Two weeks ago today was an historic moment in American Christianity. You may have  missed it, but two weeks ago today “America’s Pastor” came out of the closet.  No, he’s not gay.  That's just flesh and blood.  He’s an advocate of contemplative prayer.

The tweet in question went out October 5th from Rick Warren, and included a link to an article on his pastors.com website.  The article, by one Stacy Smith, recommended the practice of contemplative prayer as a way to go deeper with God.

Contemplative prayer, also known as centering prayer, came into the evangelical church through Catholic mystics.  Smith's article specifically recommends Thomas Keating and Basil Pennington.  Both were Trappist monks from a monastery in Massachusetts, who were disciples of another Trappist Monk named Thomas Merton.  So contemplative prayer (CP) really came into the church through Merton.

Merton, who stated that he "quaffed eagerly from the Buddhist cup" and saw "no contradiction between Buddhism and Christianity". (D. Steindl-Rast, Recollections of Thomas Merton's last days in the West. Monastic Studies, 7:10, 1969) 

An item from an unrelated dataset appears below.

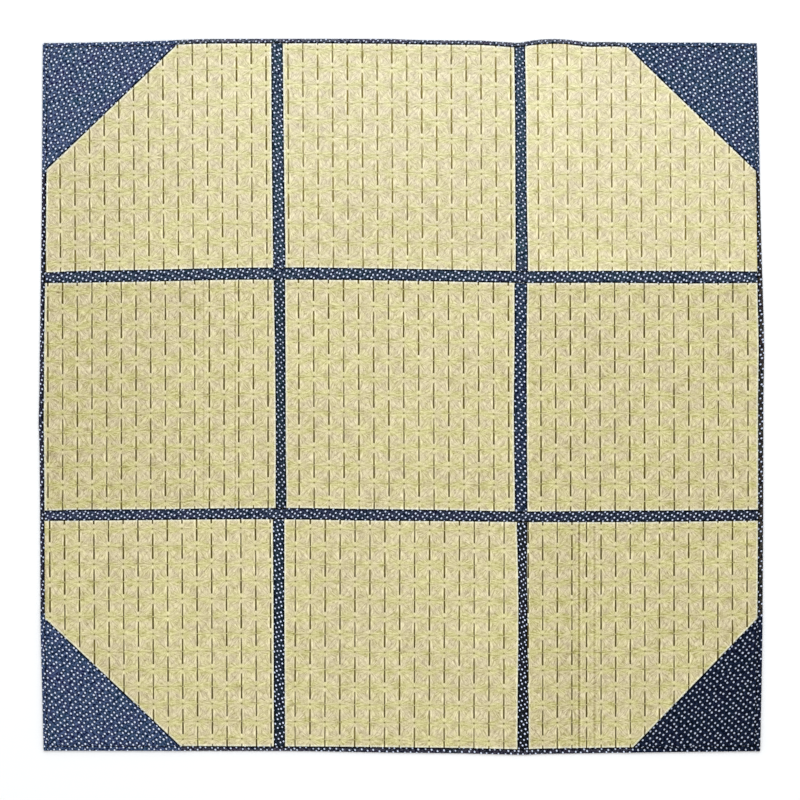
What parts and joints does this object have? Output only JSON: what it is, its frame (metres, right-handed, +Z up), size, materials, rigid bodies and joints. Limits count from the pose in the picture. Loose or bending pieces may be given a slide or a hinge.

Merton, who stated that his goal was to "become as good a Buddhist as I can".  (D. Steindl-Rast, Recollections of Thomas Merton's last days in the West. Monastic Studies, 7:10, 1969) 

Merton, who stated that he was "deeply impregnated with sufism." (R.Baker and G. Henry, Merton and Sufisim, 1999)

Merton, who said that he "couldn't understand Christian teaching the way I do if it were not in the light of Buddhism." (F. Tuoti, Dawn of the Mystical Age 1997)

Houston, we have a problem.  

So what is contemplative prayer, exactly?  Some also call it meditation.

According to the mystics, it is a special form of prayer that most of us are missing out on.

Brennan Manning tells evangelicals that they don't expereince God's love if they don't learn to do contemplative prayer because it's the only way to "grab aholt of God."

How do you do it, if it's some special practice all us evangelicals are missing out on?

Keating and numerous others lay out the guidelines: (The article on pastors.com summarized these in a helpful little guide as well.)

  • Settle into a comfortable position.
  • Choose a sacred word as the symbol of your intention to consent to God’s presence and action within.
  • Repeat the sacred word as you empty your mind of thought.

The goal is to empty your mind completely so that God can speak.  Barry Long's how-to manual on CP says that "the enemy of this kind of meditation is the mind".  (Barry Long, Mediation, a Foundation Course 1995)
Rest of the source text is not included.